Your task is to restate the data word for word.

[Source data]
-- Begin --

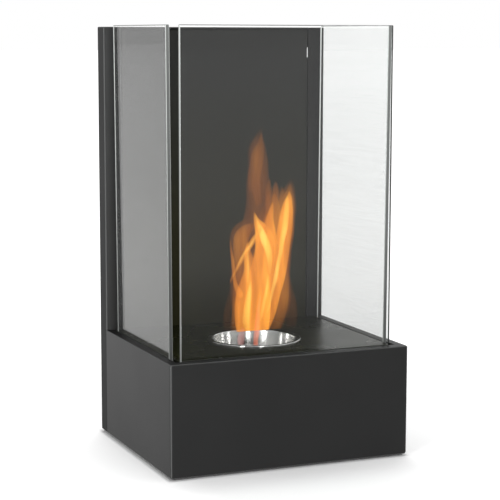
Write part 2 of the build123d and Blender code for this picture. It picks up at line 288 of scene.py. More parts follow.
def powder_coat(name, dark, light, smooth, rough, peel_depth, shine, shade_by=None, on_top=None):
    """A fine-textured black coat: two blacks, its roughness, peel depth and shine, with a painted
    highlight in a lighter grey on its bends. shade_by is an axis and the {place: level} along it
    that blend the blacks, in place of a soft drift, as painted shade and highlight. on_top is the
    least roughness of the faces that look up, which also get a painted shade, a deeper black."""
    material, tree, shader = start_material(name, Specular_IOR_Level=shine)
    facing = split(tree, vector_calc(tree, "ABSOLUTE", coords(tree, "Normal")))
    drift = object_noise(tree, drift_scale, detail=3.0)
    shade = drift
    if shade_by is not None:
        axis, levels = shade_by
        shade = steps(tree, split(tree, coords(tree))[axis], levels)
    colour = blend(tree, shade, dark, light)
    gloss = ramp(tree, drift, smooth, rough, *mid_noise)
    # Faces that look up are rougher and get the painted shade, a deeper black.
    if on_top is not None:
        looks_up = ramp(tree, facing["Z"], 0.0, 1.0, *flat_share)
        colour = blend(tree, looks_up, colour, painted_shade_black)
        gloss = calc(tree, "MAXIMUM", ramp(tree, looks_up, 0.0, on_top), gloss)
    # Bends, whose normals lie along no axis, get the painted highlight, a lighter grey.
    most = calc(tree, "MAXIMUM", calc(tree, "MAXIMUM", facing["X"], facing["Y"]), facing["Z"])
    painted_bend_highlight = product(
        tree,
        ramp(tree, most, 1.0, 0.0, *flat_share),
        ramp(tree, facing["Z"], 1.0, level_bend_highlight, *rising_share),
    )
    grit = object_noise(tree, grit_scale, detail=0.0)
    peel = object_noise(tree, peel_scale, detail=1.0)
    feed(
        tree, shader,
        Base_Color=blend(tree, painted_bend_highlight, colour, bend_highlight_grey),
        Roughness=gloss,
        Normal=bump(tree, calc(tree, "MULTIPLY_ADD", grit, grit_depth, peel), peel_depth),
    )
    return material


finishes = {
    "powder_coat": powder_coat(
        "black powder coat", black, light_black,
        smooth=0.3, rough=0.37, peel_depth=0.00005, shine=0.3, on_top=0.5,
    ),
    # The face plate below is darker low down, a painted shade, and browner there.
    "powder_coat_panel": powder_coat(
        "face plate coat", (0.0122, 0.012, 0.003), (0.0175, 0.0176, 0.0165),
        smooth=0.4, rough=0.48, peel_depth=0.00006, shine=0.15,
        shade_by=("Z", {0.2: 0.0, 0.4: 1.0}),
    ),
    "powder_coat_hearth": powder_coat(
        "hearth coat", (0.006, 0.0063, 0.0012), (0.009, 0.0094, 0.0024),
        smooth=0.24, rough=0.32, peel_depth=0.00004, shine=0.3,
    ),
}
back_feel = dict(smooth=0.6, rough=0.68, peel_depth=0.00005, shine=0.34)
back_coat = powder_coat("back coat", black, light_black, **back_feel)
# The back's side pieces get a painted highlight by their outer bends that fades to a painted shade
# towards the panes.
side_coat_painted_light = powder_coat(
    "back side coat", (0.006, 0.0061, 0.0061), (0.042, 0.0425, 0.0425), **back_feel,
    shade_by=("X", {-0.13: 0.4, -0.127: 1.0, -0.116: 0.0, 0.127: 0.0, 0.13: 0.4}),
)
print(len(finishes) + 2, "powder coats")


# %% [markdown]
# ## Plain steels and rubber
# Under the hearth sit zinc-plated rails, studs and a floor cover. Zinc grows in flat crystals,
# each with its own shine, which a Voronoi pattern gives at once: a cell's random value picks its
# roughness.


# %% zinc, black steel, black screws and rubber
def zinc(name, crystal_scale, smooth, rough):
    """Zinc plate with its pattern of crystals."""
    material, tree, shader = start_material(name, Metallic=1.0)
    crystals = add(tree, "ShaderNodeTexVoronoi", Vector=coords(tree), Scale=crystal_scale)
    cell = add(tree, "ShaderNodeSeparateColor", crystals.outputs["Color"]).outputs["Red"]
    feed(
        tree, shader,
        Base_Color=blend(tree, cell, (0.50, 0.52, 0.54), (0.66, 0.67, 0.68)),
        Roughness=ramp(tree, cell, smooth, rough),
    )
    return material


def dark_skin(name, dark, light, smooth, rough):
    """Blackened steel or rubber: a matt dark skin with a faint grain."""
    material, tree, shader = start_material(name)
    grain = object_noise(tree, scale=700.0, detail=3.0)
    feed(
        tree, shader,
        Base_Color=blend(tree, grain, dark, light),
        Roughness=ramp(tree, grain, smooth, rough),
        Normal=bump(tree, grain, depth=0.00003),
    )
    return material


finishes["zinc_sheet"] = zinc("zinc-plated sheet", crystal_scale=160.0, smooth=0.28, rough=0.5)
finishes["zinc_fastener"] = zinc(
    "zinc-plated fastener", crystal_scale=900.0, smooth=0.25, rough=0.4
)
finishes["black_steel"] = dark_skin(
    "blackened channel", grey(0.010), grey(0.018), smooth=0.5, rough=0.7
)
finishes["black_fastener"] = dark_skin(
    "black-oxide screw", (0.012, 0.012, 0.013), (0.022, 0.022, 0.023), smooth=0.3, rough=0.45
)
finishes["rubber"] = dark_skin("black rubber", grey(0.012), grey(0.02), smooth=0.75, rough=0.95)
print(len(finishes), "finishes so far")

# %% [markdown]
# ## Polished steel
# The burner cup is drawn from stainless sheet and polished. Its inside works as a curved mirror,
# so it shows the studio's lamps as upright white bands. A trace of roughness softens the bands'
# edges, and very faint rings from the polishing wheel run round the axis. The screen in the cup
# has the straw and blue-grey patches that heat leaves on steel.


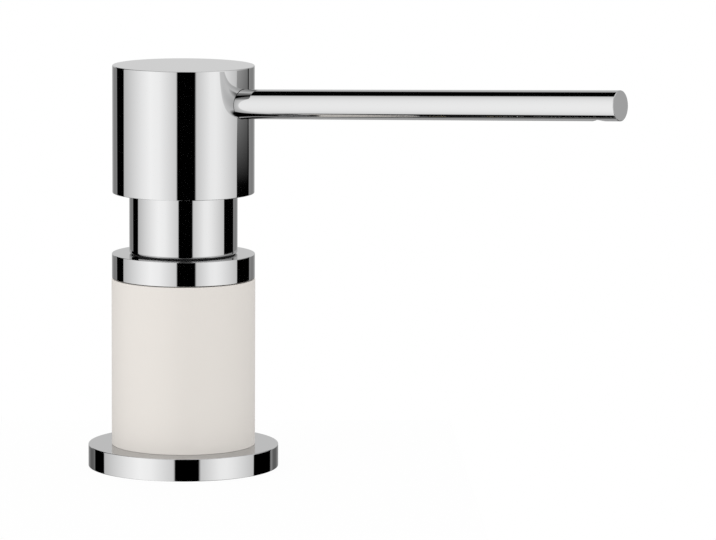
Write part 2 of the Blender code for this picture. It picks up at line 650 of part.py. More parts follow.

-- End --

Expected answer
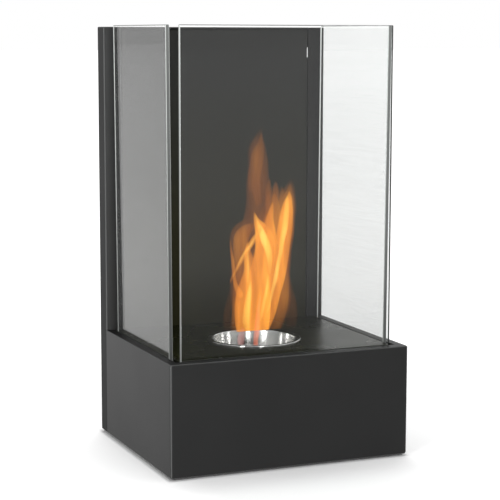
Write part 2 of the build123d and Blender code for this picture. It picks up at line 288 of scene.py. More parts follow.
def powder_coat(name, dark, light, smooth, rough, peel_depth, shine, shade_by=None, on_top=None):
    """A fine-textured black coat: two blacks, its roughness, peel depth and shine, with a painted
    highlight in a lighter grey on its bends. shade_by is an axis and the {place: level} along it
    that blend the blacks, in place of a soft drift, as painted shade and highlight. on_top is the
    least roughness of the faces that look up, which also get a painted shade, a deeper black."""
    material, tree, shader = start_material(name, Specular_IOR_Level=shine)
    facing = split(tree, vector_calc(tree, "ABSOLUTE", coords(tree, "Normal")))
    drift = object_noise(tree, drift_scale, detail=3.0)
    shade = drift
    if shade_by is not None:
        axis, levels = shade_by
        shade = steps(tree, split(tree, coords(tree))[axis], levels)
    colour = blend(tree, shade, dark, light)
    gloss = ramp(tree, drift, smooth, rough, *mid_noise)
    # Faces that look up are rougher and get the painted shade, a deeper black.
    if on_top is not None:
        looks_up = ramp(tree, facing["Z"], 0.0, 1.0, *flat_share)
        colour = blend(tree, looks_up, colour, painted_shade_black)
        gloss = calc(tree, "MAXIMUM", ramp(tree, looks_up, 0.0, on_top), gloss)
    # Bends, whose normals lie along no axis, get the painted highlight, a lighter grey.
    most = calc(tree, "MAXIMUM", calc(tree, "MAXIMUM", facing["X"], facing["Y"]), facing["Z"])
    painted_bend_highlight = product(
        tree,
        ramp(tree, most, 1.0, 0.0, *flat_share),
        ramp(tree, facing["Z"], 1.0, level_bend_highlight, *rising_share),
    )
    grit = object_noise(tree, grit_scale, detail=0.0)
    peel = object_noise(tree, peel_scale, detail=1.0)
    feed(
        tree, shader,
        Base_Color=blend(tree, painted_bend_highlight, colour, bend_highlight_grey),
        Roughness=gloss,
        Normal=bump(tree, calc(tree, "MULTIPLY_ADD", grit, grit_depth, peel), peel_depth),
    )
    return material


finishes = {
    "powder_coat": powder_coat(
        "black powder coat", black, light_black,
        smooth=0.3, rough=0.37, peel_depth=0.00005, shine=0.3, on_top=0.5,
    ),
    # The face plate below is darker low down, a painted shade, and browner there.
    "powder_coat_panel": powder_coat(
        "face plate coat", (0.0122, 0.012, 0.003), (0.0175, 0.0176, 0.0165),
        smooth=0.4, rough=0.48, peel_depth=0.00006, shine=0.15,
        shade_by=("Z", {0.2: 0.0, 0.4: 1.0}),
    ),
    "powder_coat_hearth": powder_coat(
        "hearth coat", (0.006, 0.0063, 0.0012), (0.009, 0.0094, 0.0024),
        smooth=0.24, rough=0.32, peel_depth=0.00004, shine=0.3,
    ),
}
back_feel = dict(smooth=0.6, rough=0.68, peel_depth=0.00005, shine=0.34)
back_coat = powder_coat("back coat", black, light_black, **back_feel)
# The back's side pieces get a painted highlight by their outer bends that fades to a painted shade
# towards the panes.
side_coat_painted_light = powder_coat(
    "back side coat", (0.006, 0.0061, 0.0061), (0.042, 0.0425, 0.0425), **back_feel,
    shade_by=("X", {-0.13: 0.4, -0.127: 1.0, -0.116: 0.0, 0.127: 0.0, 0.13: 0.4}),
)
print(len(finishes) + 2, "powder coats")


# %% [markdown]
# ## Plain steels and rubber
# Under the hearth sit zinc-plated rails, studs and a floor cover. Zinc grows in flat crystals,
# each with its own shine, which a Voronoi pattern gives at once: a cell's random value picks its
# roughness.


# %% zinc, black steel, black screws and rubber
def zinc(name, crystal_scale, smooth, rough):
    """Zinc plate with its pattern of crystals."""
    material, tree, shader = start_material(name, Metallic=1.0)
    crystals = add(tree, "ShaderNodeTexVoronoi", Vector=coords(tree), Scale=crystal_scale)
    cell = add(tree, "ShaderNodeSeparateColor", crystals.outputs["Color"]).outputs["Red"]
    feed(
        tree, shader,
        Base_Color=blend(tree, cell, (0.50, 0.52, 0.54), (0.66, 0.67, 0.68)),
        Roughness=ramp(tree, cell, smooth, rough),
    )
    return material


def dark_skin(name, dark, light, smooth, rough):
    """Blackened steel or rubber: a matt dark skin with a faint grain."""
    material, tree, shader = start_material(name)
    grain = object_noise(tree, scale=700.0, detail=3.0)
    feed(
        tree, shader,
        Base_Color=blend(tree, grain, dark, light),
        Roughness=ramp(tree, grain, smooth, rough),
        Normal=bump(tree, grain, depth=0.00003),
    )
    return material


finishes["zinc_sheet"] = zinc("zinc-plated sheet", crystal_scale=160.0, smooth=0.28, rough=0.5)
finishes["zinc_fastener"] = zinc(
    "zinc-plated fastener", crystal_scale=900.0, smooth=0.25, rough=0.4
)
finishes["black_steel"] = dark_skin(
    "blackened channel", grey(0.010), grey(0.018), smooth=0.5, rough=0.7
)
finishes["black_fastener"] = dark_skin(
    "black-oxide screw", (0.012, 0.012, 0.013), (0.022, 0.022, 0.023), smooth=0.3, rough=0.45
)
finishes["rubber"] = dark_skin("black rubber", grey(0.012), grey(0.02), smooth=0.75, rough=0.95)
print(len(finishes), "finishes so far")

# %% [markdown]
# ## Polished steel
# The burner cup is drawn from stainless sheet and polished. Its inside works as a curved mirror,
# so it shows the studio's lamps as upright white bands. A trace of roughness softens the bands'
# edges, and very faint rings from the polishing wheel run round the axis. The screen in the cup
# has the straw and blue-grey patches that heat leaves on steel.


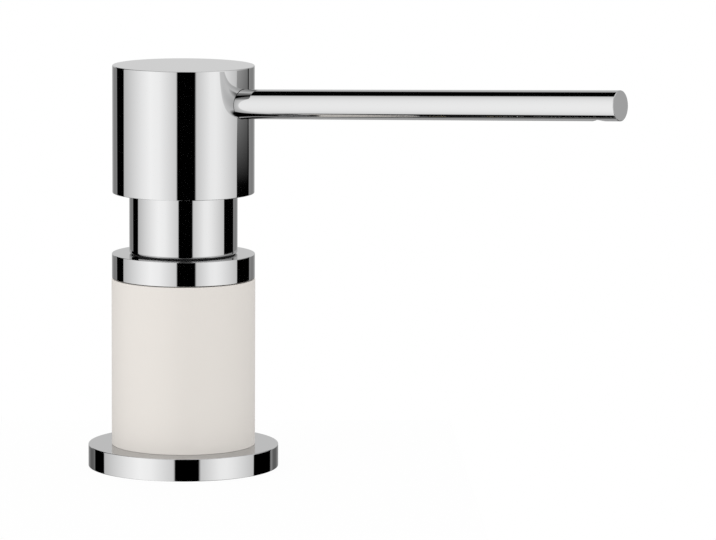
Write part 2 of the Blender code for this picture. It picks up at line 650 of part.py. More parts follow.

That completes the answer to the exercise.